Referring to last January’s natural gas stand-off between Kiev and Moscow, which disrupted European supplies, and relentless Russian warnings that recession-battered Ukraine was unable to pay its gas bill, Mr Yushchenko said: “There are a lot of hidden and cynical schemes being played through information airwaves, aimed at discrediting Ukraine” in the eyes of Europe and the world.
Mr Yushchenko said: “We are witnesses of how the politics of totalitarianism is reaching its apogee against the principles of democracy, sovereignty and territorial integrity. Georgia is a sign of how, unfortunately, the Pan-European community did not stand up to defend these fundamental principles. It was a setback,” he said.
--- Nothing to say. Was the EU supposed to dig up the hatchet against Russia?
The Ukrainian president said he hoped soon to meet US President Barack Obama to discuss these and other issues and expressed solidarity with a plea to Western leaders made last week by members of Ukraine’s intelligentsia. In an open letter, politicians, artists and experts had called for western leaders to provide Ukraine with stronger security guarantees against an increasing threat from Russia.

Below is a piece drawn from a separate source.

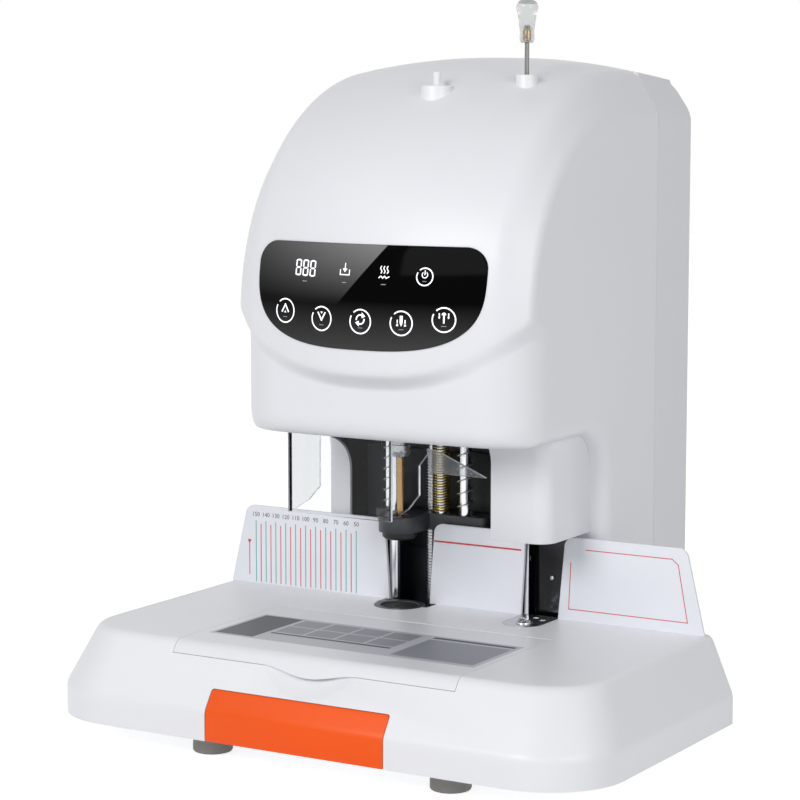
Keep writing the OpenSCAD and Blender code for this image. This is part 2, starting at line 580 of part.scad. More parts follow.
module nylon_tube() color([0.98, 0.98, 0.98]) tube(tube_at, 440, 520.8, 2.9, 1.9, 40);
module pin_boss() color([0.97, 0.97, 0.98]) tube(pin_at, 500, pin_boss_z, pin_boss_r, 1.8);

// ---- rear shell ----
// Section of the top at depth y: domed with bevelled shoulders
function top_section(y, d) = let (s = (y - seam_y) / (back_y - seam_y), zc = crest_z - 2.4 * s, da = mix(12, 16, s),
    round_e = max(0, y - back_y + 5) * 0.5)
  [for (x = concat([for (i = [len(columns) - 1:-1:1]) -columns[i]], columns))
    let (k = (body_hw - d) / body_hw, ax = abs(x), dep = ax <= crease_x ? da * pow(ax / crease_x, mix(2, 1.7, s))
      : band_depth(ax, 1) + (da - 12) * (1 - (ax - crease_x) / (body_hw - crease_x)))
    [x * k, y, zc - dep - d - round_e]];
module rear_form(d) skin([for (y = d > 0 ? [seam_y - 1, back_y - wall] : [seam_y, 165, back_y - 4, back_y])
  let (top = top_section(max(y, seam_y), d), e = y > back_y - 3 ? 1.5 : 0, z0 = d > 0 ? 59 : 60)
  [for (p = concat([for (q = top) [q[0] * (1 - e / body_hw), y, q[2]]],
    [[body_hw - d - e, y, z0], [-body_hw + d + e, y, z0]])) p]]);
inlet_at = [-72, 96];
switch_at = [-24, 96];
module rear_shell() color([0.94, 0.94, 0.96]) difference() {
  rear_form(0);
  rear_form(wall);
  // louvres
  for (s = [-1, 1], i = [0:11]) translate([s * 62 - 34, back_y - 5, 150 + i * 9]) cube([68, 10, 3.2]);
  box([inlet_at[0] - 14, back_y - 5, inlet_at[1] - 10.5], [inlet_at[0] + 14, back_y + 1, inlet_at[1] + 10.5]);
  box([switch_at[0] - 10, back_y - 5, switch_at[1] - 6.5], [switch_at[0] + 10, back_y + 1, switch_at[1] + 6.5]);
}
module inlet_socket() color([0.07, 0.07, 0.08]) {
  difference() {
    union() {
      box([inlet_at[0] - 25, back_y, inlet_at[1] - 12], [inlet_at[0] + 25, back_y + 2, inlet_at[1] + 12]);
      box([inlet_at[0] - 14, back_y - 24, inlet_at[1] - 10.5], [inlet_at[0] + 14, back_y, inlet_at[1] + 10.5]);
    }
    translate([inlet_at[0], back_y + 3, inlet_at[1]]) rotate([90, 0, 0]) linear_extrude(21) polygon([
      [-12, -8.2], [12, -8.2], [12, 3], [7, 8.2], [-7, 8.2], [-12, 3]]);
    for (s = [-1, 1]) translate([inlet_at[0] + s * 20, back_y - 1, inlet_at[1]]) rotate([-90, 0, 0]) cylinder(r = 1.8, h = 4, $fn = 24);
  }
  for (p = [[-7, -2], [7, -2], [0, 3]])
    box([inlet_at[0] + p[0] - 1, back_y - 18.5, inlet_at[1] + p[1] - 2], [inlet_at[0] + p[0] + 1, back_y - 6, inlet_at[1] + p[1] + 2]);
}
module rocker_switch() color([0.1, 0.1, 0.11]) translate([switch_at[0], back_y - 1, switch_at[1]]) rotate([0, 90, 0])
  linear_extrude(17, center = true) polygon([[-5, -7], [5, -7], [5, 1], [0, 0], [-5, 3], [-5.2, 0]]);

// ---- control glass on the visor ----
glass_hw = 100.4;
glass_z0 = 313;
glass_z1 = 392;
function glass_low(x) = glass_z0 + 60 * (1 - pow(max(0, 1 - pow(x / glass_hw, 3)), 1 / 3));
function glass_top(x) = glass_z1 - 17 * (1 - sqrt(max(0, 1 - pow(max(0, x - glass_hw + 17) / 17, 2))));
glass_cols = [0, 20, 40, 58, 72, 83, 91, 96, 99, 100.2];
function glass_ring(x) = let (ax = abs(x), lo = glass_low(ax), hi = glass_top(ax))
  concat([for (i = [0:6]) let (z = mix(hi, lo, i / 6)) [x, visor_front(ax, z) - 0.8, z]],
    [for (i = [6:-1:0]) let (z = mix(hi, lo, i / 6)) [x, visor_front(ax, z) + 0.8, z]]);
module control_glass() color([0.03, 0.03, 0.03])
  skin([for (x = concat([for (i = [len(glass_cols) - 1:-1:1]) -glass_cols[i]], glass_cols)) glass_ring(x)]);

// ---- clearing pin ----
module clearing_pin() color([0.75, 0.76, 0.78]) at(pin_at) rotate_extrude($fn = 32) polygon([
  [0, 440], [1, 441], [1.75, 443], [1.75, 543], [3.2, 543], [3.2, 553], [2.2, 556], [0, 556]]);
module pin_handle() color([0.85, 0.88, 0.9, 0.5]) at(pin_at) rotate_extrude($fn = 40) polygon([
  [3.2, 543], [5.2, 543.6], [5.8, 549], [5.2, 551], [6.4, 560], [8.6, 569], [8.2, 573], [5, 575.6], [0, 576],
  [0, 556.4], [2.2, 556.4], [3.2, 553]]);

base_shell();
base_plate();
rubber_feet();
table_lid();
lid_hinge_pin();
chip_drawer();
fence_left();
fence_middle();
fence_right();
pad_cup();
cutting_pad();
anvil_plate();
lower_anvil();
anvil_arm();
rivet_post();
rivet_arm();
column_base();
left_column();
right_column();
inner_panel();
back_frame();
upper_bridge();
feed_motor();
lead_screw();
crosshead();
column_bushes();
feed_nut();
spindle_housing();
spindle_bearings();
drill_spindle();
drill_bit();
drill_motor();
power_supply();
main_board();
display_board();
press_bar();
presser_foot();
left_rod();
middle_rod();
gold_spring();
left_spring();
right_spring();
clear_guard();
chip_deflector();
rivet_cover();
rivet_ram();
rivet_heater();
rivet_punch();
rivet_actuator();
front_shell();
rear_shell();
control_glass();
tube_boss();
nylon_tube();
pin_boss();
clearing_pin();
pin_handle();
inlet_socket();
rocker_switch();
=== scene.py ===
# Looks of the document riveting machine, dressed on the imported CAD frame.
from math import asin, copysign, cos, hypot, pi, radians, sin, sqrt
import bpy
import bmesh
import numpy as np
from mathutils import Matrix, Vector


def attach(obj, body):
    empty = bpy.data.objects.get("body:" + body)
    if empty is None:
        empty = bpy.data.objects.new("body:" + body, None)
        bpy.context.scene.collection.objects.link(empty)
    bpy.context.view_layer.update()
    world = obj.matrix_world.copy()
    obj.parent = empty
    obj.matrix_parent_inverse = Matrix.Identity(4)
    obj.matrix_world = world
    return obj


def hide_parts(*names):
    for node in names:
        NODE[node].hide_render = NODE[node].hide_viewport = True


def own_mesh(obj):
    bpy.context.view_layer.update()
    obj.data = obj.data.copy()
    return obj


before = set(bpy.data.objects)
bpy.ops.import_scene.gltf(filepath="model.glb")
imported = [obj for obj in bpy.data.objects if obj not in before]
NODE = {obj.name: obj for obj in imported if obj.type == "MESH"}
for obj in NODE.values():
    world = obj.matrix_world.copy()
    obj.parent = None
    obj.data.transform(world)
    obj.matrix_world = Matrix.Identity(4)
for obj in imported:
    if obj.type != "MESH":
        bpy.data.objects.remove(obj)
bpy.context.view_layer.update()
MM = 0.001

# ---- camera, solved on the photograph
FOCAL_PX, FRAME_PX, SENSOR = 2573.53, 800.0, 36.0
CAM_AT, CAM_YAW, CAM_PITCH = (1.01748, -1.74304, 0.51611), 0.5405, 0.1245
scene = bpy.context.scene


def aim(o, at, direction):
    """Stand a camera or lamp at a point, looking along a direction."""
    scene.collection.objects.link(o)
    o.location = at
    o.rotation_mode = "QUATERNION"
    o.rotation_quaternion = direction.to_track_quat("-Z", "Y")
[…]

--- ‘to discuss these and other issues’ – it’s rather strange interpretation of the interview with the President of a country.
Mr Yushchenko trails three frontrunners in the election who are actively seeking to harmonise relations with Russia. They include Yulia Tymoshenko, prime minister and erstwhile Orange Revolution partner, and ex-prime minister Viktor Yanukovich, the Moscow-backed candidate in 2004. Mr Yushchenko accused them of pandering to Moscow, selling out Ukrainian interests as “trading cards” to get Russia’s support for their candidacies.
--- Is it bad to seek to harmonize relations with a neighboring super-power? I think that the most preferable way for Ukraine to build its foreign policy and strategy of its implementation is making friends, not enemies. Russia will never disappear from Ukrainian border, and the smartest way is to try to build a system of checks and balances based on the multi-vector policy.